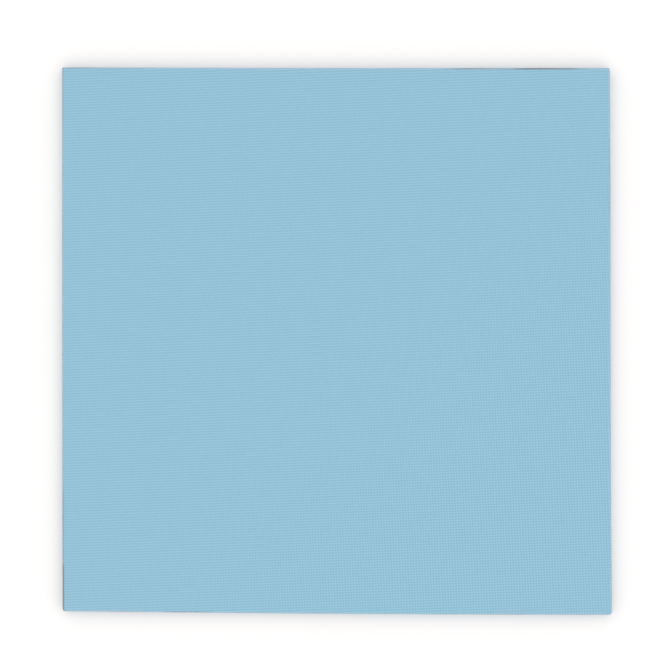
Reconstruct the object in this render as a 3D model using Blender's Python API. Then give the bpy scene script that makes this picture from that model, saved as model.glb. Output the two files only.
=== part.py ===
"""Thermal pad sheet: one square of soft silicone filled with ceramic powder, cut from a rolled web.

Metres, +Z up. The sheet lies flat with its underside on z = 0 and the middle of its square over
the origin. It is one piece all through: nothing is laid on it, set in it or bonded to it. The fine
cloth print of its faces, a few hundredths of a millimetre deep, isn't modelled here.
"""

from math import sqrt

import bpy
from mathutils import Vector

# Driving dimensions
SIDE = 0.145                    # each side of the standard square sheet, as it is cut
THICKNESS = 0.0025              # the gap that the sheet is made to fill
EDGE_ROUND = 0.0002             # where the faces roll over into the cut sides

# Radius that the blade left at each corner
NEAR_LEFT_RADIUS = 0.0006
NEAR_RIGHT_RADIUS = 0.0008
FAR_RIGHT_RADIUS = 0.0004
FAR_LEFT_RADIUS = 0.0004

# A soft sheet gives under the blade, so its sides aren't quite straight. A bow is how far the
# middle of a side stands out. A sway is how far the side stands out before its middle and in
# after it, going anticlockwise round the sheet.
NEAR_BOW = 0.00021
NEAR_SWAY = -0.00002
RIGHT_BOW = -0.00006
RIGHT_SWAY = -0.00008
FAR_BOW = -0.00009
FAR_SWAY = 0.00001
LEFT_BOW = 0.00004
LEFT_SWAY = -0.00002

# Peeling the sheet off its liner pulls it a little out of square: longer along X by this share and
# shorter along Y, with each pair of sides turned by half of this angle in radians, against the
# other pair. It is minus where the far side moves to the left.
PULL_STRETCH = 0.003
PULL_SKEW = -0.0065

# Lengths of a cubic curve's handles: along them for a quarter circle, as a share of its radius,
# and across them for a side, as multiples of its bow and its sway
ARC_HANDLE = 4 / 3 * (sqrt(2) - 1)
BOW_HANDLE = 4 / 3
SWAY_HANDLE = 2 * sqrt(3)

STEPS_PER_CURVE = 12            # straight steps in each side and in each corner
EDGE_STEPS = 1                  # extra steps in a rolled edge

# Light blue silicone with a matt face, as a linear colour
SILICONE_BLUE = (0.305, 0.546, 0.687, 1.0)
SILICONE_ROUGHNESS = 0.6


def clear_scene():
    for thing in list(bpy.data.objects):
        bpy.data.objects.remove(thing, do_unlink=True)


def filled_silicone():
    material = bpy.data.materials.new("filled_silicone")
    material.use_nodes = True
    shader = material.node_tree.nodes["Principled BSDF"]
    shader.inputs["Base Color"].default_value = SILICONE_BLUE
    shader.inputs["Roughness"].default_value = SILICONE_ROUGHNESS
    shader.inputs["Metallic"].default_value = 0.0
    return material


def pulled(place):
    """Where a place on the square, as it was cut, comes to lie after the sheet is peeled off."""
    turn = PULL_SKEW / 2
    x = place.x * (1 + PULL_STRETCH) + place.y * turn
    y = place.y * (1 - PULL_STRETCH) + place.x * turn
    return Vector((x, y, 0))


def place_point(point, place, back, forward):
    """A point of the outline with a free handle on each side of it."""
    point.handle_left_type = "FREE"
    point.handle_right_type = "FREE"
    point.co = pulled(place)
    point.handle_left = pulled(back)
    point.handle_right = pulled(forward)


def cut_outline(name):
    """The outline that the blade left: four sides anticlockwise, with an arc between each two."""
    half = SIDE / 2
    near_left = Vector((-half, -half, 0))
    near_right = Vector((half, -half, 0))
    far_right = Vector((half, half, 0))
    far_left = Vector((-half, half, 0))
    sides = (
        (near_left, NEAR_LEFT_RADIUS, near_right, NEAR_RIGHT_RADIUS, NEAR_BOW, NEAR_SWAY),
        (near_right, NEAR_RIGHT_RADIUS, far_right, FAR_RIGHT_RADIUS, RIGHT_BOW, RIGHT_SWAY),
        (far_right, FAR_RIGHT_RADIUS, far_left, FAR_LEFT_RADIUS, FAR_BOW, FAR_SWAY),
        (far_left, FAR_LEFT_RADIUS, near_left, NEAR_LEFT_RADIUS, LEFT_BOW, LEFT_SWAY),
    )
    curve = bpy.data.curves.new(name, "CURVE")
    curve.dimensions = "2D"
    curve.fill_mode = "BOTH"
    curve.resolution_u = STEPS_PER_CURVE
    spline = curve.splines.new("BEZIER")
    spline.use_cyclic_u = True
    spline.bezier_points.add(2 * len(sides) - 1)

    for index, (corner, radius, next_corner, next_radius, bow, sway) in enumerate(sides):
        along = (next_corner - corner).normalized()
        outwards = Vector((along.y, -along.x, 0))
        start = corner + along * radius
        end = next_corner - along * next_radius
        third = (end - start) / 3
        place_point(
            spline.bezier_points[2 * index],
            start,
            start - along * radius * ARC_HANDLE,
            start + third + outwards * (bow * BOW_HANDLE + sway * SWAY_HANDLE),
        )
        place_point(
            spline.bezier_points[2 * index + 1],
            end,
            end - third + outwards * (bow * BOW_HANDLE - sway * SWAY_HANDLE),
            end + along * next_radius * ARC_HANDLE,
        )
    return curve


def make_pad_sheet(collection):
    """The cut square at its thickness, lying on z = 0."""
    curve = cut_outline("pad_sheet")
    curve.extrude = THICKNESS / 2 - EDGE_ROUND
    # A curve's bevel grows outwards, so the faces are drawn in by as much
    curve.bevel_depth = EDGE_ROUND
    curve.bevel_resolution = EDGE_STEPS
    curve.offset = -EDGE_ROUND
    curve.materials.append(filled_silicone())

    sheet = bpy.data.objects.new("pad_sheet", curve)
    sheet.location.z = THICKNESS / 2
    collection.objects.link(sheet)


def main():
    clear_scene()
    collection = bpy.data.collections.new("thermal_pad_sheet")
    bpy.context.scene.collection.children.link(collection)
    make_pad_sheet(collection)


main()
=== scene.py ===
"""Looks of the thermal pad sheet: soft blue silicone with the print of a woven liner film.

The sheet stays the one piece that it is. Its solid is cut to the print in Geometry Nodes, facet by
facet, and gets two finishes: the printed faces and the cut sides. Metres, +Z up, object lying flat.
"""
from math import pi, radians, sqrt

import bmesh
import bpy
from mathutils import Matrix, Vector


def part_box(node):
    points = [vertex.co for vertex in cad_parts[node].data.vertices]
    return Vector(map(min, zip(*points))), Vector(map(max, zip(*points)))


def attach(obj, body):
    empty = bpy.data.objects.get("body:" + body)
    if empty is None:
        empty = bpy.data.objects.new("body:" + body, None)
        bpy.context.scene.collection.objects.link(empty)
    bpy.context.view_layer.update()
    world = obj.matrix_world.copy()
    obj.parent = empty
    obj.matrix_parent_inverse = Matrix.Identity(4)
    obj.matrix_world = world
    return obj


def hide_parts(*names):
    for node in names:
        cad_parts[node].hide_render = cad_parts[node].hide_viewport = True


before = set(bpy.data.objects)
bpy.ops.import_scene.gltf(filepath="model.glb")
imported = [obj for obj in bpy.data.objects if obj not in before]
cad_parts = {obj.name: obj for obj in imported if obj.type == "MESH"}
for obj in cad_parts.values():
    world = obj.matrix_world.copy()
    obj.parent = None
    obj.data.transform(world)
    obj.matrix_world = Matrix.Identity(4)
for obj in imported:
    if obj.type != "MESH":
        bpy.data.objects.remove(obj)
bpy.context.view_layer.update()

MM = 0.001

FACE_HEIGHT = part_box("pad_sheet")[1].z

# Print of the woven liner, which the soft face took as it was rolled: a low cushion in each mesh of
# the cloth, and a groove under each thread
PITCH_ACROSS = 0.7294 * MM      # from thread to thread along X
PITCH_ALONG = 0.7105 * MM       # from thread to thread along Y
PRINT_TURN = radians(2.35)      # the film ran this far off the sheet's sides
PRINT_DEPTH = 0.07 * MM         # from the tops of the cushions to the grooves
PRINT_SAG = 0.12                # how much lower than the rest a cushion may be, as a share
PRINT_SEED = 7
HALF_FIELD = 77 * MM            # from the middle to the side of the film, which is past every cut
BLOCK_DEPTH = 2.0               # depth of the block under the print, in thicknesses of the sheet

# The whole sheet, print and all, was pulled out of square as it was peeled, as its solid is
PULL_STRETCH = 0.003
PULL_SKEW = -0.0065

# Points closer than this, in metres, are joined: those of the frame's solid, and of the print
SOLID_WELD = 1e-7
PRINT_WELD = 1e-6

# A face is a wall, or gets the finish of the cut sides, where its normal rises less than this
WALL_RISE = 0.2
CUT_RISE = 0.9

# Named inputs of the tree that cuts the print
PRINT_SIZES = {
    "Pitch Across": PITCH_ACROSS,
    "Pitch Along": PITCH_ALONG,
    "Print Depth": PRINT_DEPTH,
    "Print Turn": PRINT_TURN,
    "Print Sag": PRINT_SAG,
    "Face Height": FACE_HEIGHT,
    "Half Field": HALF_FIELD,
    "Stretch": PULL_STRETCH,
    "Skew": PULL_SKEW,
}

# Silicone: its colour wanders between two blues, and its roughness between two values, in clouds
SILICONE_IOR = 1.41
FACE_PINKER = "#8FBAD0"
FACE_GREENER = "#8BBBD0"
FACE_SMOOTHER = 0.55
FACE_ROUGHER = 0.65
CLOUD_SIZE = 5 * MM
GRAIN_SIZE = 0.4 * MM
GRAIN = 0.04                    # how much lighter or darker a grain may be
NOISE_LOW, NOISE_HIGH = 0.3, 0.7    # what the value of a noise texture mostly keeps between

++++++

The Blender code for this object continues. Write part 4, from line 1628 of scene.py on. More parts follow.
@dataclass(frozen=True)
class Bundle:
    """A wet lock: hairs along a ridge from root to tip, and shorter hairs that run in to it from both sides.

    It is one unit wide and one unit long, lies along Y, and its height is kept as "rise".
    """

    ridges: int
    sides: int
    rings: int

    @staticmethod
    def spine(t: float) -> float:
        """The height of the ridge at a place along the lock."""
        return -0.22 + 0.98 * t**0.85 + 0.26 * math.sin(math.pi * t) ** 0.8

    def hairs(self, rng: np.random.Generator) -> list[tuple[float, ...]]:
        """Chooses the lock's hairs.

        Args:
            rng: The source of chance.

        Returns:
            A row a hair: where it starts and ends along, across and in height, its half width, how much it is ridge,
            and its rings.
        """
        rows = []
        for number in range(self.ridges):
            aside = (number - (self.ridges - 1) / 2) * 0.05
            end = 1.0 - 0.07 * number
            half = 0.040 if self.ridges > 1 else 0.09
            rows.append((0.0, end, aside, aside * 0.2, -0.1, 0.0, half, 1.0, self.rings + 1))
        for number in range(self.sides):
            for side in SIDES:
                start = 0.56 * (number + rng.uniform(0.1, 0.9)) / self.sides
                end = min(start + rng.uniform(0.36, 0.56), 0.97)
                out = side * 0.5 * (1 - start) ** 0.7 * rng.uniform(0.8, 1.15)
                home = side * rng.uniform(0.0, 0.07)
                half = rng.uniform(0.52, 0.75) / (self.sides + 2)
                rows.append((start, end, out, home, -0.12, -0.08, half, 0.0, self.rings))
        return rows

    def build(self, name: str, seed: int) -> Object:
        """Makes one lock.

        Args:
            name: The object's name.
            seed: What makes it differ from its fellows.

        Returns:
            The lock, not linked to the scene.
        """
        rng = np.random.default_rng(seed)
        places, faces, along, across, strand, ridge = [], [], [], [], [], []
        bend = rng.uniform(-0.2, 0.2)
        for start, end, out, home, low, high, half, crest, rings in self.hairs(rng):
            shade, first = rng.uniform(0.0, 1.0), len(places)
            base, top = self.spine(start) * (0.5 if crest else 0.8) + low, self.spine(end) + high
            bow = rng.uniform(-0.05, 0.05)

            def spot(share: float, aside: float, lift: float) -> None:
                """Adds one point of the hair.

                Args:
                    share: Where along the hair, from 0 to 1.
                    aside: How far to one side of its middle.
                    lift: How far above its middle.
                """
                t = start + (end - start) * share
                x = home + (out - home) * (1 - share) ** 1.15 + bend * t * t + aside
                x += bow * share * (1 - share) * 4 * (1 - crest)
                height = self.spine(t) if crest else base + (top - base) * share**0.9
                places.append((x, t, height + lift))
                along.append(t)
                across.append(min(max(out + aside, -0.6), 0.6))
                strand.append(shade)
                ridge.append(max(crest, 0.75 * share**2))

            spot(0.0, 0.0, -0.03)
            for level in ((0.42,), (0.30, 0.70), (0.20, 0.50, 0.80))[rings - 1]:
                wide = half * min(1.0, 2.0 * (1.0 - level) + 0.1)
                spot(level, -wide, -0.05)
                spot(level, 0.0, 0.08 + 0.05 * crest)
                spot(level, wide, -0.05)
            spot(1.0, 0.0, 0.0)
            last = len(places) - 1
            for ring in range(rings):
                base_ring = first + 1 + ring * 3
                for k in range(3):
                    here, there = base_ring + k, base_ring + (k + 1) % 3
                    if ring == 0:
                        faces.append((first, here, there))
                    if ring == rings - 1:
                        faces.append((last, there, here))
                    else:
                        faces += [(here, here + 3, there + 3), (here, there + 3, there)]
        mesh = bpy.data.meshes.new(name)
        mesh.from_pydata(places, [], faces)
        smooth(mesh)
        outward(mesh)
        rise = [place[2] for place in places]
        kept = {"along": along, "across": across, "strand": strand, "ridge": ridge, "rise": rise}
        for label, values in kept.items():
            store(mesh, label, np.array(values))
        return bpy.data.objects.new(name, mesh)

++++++

What is needed:
Nothing beyond the required lines should be retyped: start with the line that contains "Reconstruct the object" and finish with the line that contains "LEFT_SWAY = -0.00002".

Result for this exercise:
Reconstruct the object in this render as a 3D model using Blender's Python API. Then give the bpy scene script that makes this picture from that model, saved as model.glb. Output the two files only.
=== part.py ===
"""Thermal pad sheet: one square of soft silicone filled with ceramic powder, cut from a rolled web.

Metres, +Z up. The sheet lies flat with its underside on z = 0 and the middle of its square over
the origin. It is one piece all through: nothing is laid on it, set in it or bonded to it. The fine
cloth print of its faces, a few hundredths of a millimetre deep, isn't modelled here.
"""

from math import sqrt

import bpy
from mathutils import Vector

# Driving dimensions
SIDE = 0.145                    # each side of the standard square sheet, as it is cut
THICKNESS = 0.0025              # the gap that the sheet is made to fill
EDGE_ROUND = 0.0002             # where the faces roll over into the cut sides

# Radius that the blade left at each corner
NEAR_LEFT_RADIUS = 0.0006
NEAR_RIGHT_RADIUS = 0.0008
FAR_RIGHT_RADIUS = 0.0004
FAR_LEFT_RADIUS = 0.0004

# A soft sheet gives under the blade, so its sides aren't quite straight. A bow is how far the
# middle of a side stands out. A sway is how far the side stands out before its middle and in
# after it, going anticlockwise round the sheet.
NEAR_BOW = 0.00021
NEAR_SWAY = -0.00002
RIGHT_BOW = -0.00006
RIGHT_SWAY = -0.00008
FAR_BOW = -0.00009
FAR_SWAY = 0.00001
LEFT_BOW = 0.00004
LEFT_SWAY = -0.00002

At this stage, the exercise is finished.